The second-year syndrome
Books have the second-book syndrome, and football managers the third-season syndrome. Is there an equivalent in the wine business? Small importers often stumble in their second year, having burned out their initial investment and with the portfolio of private and on-trade clients growing slower than expected. This can be particularly punishing if relations with impatient suppliers deteriorate.
Yet economics is not the only aspect of small imports. Personal engagement and work ethic are also an important source of growth. Asked how he sees his company developing, Hirotake Ikeda insists on honesty: “We will continue to pursue honest wines based on honest work and business.”

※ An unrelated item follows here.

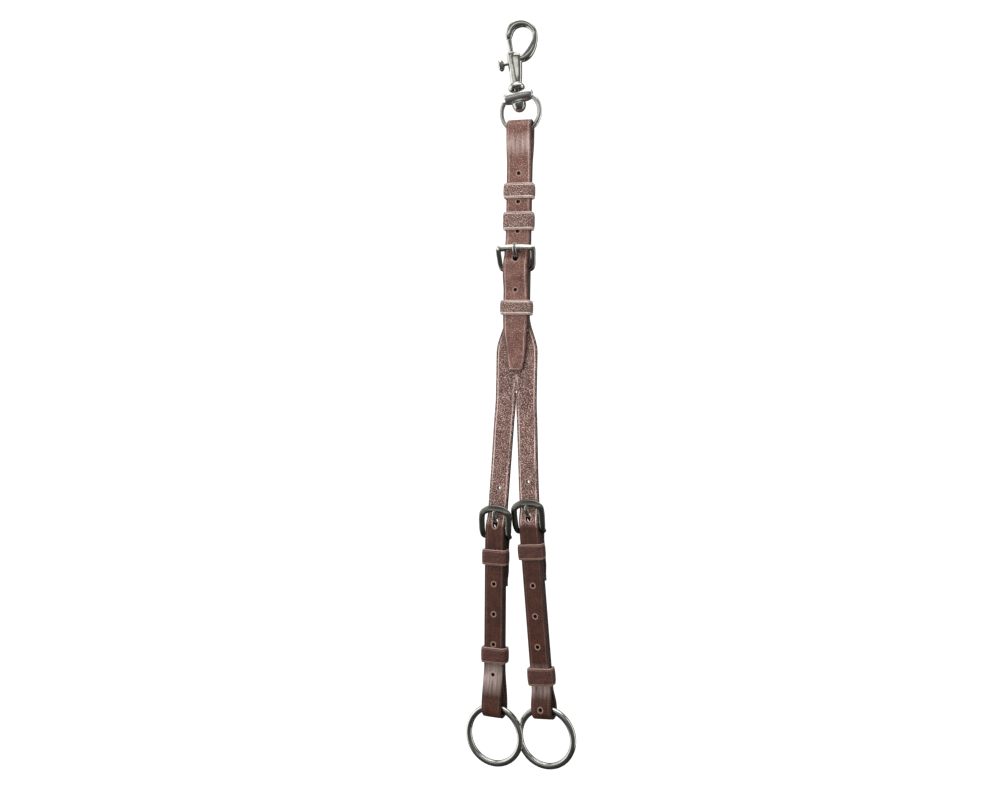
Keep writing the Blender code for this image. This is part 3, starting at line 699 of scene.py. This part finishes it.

Paweł Woźniak of Krakó Slow Wines echoes this approach: he believes his relentless quest for “true wines” will find sympathetic customers. It is a matter of aesthetics over Excel.
Passion drives many businesses, including large-scale wine imports. But there’s an air of romanticism when Hryniewski and Czajkowski declare, “We believe we can really diversify Poland’s wine business.”
Artur Zarzycki of Vive le Vin also believes he’s on a mission to educate consumers: “The New World [wines] are being redefined, with more freshness and drinkability and a true creative passion from small producers.”
“We strive to reach drinkers who understand the true beauty of wine,” adds Ikeda. Could this be the micro-importer’s competitive advantage over the formulaic large company sales manager? Even if it’s an illusion, it works.